What is required: Repeat exactly the lines from the one containing "doc.recompute()" through the one containing "obj.parent = None", both lines included, please, without any other lines.

Data shown:

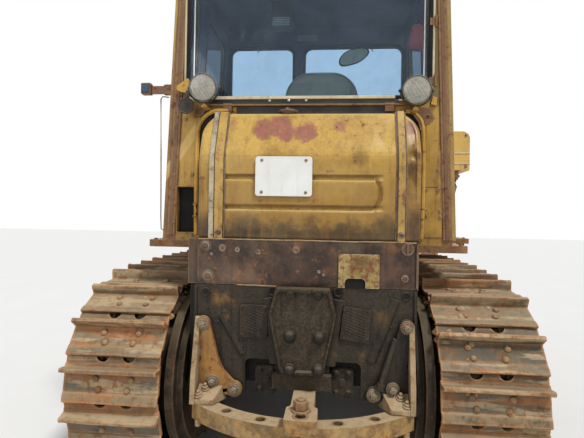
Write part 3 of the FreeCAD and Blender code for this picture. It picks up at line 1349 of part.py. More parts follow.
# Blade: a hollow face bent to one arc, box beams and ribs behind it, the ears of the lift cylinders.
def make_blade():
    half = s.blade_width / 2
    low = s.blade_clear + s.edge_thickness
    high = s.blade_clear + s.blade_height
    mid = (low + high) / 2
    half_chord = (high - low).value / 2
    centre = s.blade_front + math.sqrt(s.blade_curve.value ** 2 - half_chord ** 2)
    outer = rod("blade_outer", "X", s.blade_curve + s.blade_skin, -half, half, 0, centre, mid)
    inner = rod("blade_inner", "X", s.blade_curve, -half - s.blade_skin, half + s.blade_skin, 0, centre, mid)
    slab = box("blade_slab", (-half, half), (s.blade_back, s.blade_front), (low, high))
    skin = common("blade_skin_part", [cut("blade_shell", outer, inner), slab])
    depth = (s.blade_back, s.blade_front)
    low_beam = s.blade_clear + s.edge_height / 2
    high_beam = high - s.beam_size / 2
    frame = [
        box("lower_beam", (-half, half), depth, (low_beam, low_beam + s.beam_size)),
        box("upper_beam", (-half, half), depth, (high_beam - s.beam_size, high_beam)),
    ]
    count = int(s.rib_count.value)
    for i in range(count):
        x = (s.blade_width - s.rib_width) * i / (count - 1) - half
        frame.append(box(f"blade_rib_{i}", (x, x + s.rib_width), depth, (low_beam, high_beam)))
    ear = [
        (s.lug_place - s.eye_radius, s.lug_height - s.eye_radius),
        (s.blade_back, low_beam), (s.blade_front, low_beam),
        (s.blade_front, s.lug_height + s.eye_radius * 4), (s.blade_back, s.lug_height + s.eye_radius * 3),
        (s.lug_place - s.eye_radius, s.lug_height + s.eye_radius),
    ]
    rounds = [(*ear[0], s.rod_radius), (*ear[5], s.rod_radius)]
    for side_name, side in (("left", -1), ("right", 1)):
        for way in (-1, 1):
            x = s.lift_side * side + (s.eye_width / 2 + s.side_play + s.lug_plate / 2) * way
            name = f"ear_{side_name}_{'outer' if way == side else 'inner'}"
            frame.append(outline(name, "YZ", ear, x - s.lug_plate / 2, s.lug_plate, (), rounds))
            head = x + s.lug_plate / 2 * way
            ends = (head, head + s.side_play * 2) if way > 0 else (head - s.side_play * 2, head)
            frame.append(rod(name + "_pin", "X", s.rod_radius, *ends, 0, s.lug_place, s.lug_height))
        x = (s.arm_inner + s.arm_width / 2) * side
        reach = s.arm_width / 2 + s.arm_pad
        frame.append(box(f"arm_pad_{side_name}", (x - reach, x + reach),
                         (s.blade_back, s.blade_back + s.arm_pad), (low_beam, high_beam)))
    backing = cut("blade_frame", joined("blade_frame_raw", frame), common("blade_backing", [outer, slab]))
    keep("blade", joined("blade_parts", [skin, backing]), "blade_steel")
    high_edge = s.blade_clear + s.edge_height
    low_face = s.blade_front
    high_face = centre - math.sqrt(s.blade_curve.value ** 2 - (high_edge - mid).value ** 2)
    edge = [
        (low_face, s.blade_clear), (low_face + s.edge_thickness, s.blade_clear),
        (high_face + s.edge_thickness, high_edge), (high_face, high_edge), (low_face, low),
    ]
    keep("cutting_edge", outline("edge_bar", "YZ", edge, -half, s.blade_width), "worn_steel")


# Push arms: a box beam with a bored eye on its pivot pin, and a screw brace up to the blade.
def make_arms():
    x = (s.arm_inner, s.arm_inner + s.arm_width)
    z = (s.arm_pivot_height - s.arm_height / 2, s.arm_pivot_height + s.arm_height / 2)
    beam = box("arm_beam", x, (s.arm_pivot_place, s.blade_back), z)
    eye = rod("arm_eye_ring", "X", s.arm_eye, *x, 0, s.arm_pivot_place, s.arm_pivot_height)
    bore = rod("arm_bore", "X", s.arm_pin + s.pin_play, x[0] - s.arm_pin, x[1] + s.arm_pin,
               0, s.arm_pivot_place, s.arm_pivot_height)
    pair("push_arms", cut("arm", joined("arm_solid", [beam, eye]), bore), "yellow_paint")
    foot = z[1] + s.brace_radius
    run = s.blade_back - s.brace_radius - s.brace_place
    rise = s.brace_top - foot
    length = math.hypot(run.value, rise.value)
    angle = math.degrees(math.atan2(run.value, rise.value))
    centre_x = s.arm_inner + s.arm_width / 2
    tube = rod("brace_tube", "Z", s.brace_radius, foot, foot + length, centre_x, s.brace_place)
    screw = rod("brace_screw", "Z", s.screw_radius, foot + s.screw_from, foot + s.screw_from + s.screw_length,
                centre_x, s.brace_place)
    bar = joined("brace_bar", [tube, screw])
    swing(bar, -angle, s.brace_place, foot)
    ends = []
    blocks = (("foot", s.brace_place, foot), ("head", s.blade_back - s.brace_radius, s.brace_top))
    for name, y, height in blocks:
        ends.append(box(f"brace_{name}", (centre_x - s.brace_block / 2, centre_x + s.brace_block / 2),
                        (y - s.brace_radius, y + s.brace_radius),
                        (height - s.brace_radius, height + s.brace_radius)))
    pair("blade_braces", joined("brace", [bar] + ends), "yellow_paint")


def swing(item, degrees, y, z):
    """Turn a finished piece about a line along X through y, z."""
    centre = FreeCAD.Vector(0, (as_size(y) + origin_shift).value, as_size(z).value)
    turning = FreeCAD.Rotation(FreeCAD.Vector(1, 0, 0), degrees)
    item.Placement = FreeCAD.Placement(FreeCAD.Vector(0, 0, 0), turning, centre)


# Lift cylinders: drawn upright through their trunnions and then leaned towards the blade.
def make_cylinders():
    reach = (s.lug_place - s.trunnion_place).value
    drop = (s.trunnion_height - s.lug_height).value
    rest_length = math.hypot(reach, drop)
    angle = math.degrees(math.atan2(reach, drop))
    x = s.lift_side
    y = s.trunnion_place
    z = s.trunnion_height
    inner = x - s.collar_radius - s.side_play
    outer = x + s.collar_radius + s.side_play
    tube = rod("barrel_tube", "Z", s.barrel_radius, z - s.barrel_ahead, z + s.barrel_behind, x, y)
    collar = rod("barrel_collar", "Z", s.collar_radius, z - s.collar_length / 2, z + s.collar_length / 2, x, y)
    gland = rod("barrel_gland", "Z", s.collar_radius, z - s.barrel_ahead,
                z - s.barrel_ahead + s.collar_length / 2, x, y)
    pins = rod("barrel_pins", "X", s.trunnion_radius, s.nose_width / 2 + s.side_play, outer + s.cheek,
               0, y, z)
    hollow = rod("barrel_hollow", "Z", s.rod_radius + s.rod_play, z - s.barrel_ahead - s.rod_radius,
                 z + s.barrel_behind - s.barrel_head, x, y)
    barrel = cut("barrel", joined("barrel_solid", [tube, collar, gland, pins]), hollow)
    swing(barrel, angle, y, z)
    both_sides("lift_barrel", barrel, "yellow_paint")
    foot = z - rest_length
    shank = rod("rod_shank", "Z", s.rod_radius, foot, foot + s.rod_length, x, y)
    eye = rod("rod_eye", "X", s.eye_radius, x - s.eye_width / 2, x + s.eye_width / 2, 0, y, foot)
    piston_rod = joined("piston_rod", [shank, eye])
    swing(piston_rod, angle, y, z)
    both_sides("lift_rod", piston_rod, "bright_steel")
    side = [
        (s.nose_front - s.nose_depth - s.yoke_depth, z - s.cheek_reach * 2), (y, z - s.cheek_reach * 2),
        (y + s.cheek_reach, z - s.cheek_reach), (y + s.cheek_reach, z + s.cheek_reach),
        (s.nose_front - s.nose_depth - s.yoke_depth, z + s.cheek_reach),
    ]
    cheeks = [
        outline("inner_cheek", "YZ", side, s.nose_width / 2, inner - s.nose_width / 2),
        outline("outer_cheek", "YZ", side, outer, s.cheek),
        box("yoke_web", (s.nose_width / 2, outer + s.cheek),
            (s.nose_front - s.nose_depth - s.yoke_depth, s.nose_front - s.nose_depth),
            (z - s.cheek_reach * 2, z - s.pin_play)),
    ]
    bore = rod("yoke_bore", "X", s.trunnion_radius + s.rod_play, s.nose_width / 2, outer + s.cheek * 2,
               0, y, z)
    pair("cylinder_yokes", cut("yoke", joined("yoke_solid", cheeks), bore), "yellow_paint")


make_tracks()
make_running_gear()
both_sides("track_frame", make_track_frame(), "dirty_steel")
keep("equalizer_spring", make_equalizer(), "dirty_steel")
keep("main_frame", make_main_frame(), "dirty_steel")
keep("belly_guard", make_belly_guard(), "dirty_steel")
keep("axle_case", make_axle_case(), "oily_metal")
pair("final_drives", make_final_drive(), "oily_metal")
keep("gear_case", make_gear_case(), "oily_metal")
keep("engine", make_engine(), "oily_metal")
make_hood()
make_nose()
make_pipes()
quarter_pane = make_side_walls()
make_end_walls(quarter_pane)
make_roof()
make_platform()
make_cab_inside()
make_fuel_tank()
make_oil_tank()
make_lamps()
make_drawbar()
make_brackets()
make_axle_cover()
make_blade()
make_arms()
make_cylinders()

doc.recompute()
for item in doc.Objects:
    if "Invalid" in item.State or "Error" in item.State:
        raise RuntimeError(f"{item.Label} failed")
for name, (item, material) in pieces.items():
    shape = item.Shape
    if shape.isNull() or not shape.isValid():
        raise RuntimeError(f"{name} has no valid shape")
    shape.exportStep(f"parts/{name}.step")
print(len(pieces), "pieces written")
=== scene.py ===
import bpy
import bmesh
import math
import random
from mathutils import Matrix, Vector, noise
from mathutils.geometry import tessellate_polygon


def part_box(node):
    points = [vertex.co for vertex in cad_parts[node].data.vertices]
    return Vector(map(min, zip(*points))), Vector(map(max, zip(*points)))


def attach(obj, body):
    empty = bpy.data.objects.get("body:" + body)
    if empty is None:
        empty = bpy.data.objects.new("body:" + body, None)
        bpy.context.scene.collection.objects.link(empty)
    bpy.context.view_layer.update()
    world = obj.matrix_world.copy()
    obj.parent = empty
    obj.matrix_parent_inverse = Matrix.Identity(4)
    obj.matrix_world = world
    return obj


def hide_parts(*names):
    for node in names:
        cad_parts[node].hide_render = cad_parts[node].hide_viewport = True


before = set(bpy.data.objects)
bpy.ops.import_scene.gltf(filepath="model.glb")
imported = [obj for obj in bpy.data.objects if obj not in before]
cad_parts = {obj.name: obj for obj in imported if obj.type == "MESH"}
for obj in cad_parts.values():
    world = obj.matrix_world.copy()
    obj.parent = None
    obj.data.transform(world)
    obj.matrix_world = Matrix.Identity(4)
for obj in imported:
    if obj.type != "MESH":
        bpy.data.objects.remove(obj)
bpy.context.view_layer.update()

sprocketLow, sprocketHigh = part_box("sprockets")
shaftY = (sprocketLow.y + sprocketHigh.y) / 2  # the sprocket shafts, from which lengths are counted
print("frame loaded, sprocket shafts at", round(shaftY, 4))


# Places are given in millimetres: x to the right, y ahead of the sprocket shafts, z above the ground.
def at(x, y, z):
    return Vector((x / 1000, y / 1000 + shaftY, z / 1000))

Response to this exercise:
doc.recompute()
for item in doc.Objects:
    if "Invalid" in item.State or "Error" in item.State:
        raise RuntimeError(f"{item.Label} failed")
for name, (item, material) in pieces.items():
    shape = item.Shape
    if shape.isNull() or not shape.isValid():
        raise RuntimeError(f"{name} has no valid shape")
    shape.exportStep(f"parts/{name}.step")
print(len(pieces), "pieces written")
=== scene.py ===
import bpy
import bmesh
import math
import random
from mathutils import Matrix, Vector, noise
from mathutils.geometry import tessellate_polygon


def part_box(node):
    points = [vertex.co for vertex in cad_parts[node].data.vertices]
    return Vector(map(min, zip(*points))), Vector(map(max, zip(*points)))


def attach(obj, body):
    empty = bpy.data.objects.get("body:" + body)
    if empty is None:
        empty = bpy.data.objects.new("body:" + body, None)
        bpy.context.scene.collection.objects.link(empty)
    bpy.context.view_layer.update()
    world = obj.matrix_world.copy()
    obj.parent = empty
    obj.matrix_parent_inverse = Matrix.Identity(4)
    obj.matrix_world = world
    return obj


def hide_parts(*names):
    for node in names:
        cad_parts[node].hide_render = cad_parts[node].hide_viewport = True


before = set(bpy.data.objects)
bpy.ops.import_scene.gltf(filepath="model.glb")
imported = [obj for obj in bpy.data.objects if obj not in before]
cad_parts = {obj.name: obj for obj in imported if obj.type == "MESH"}
for obj in cad_parts.values():
    world = obj.matrix_world.copy()
    obj.parent = None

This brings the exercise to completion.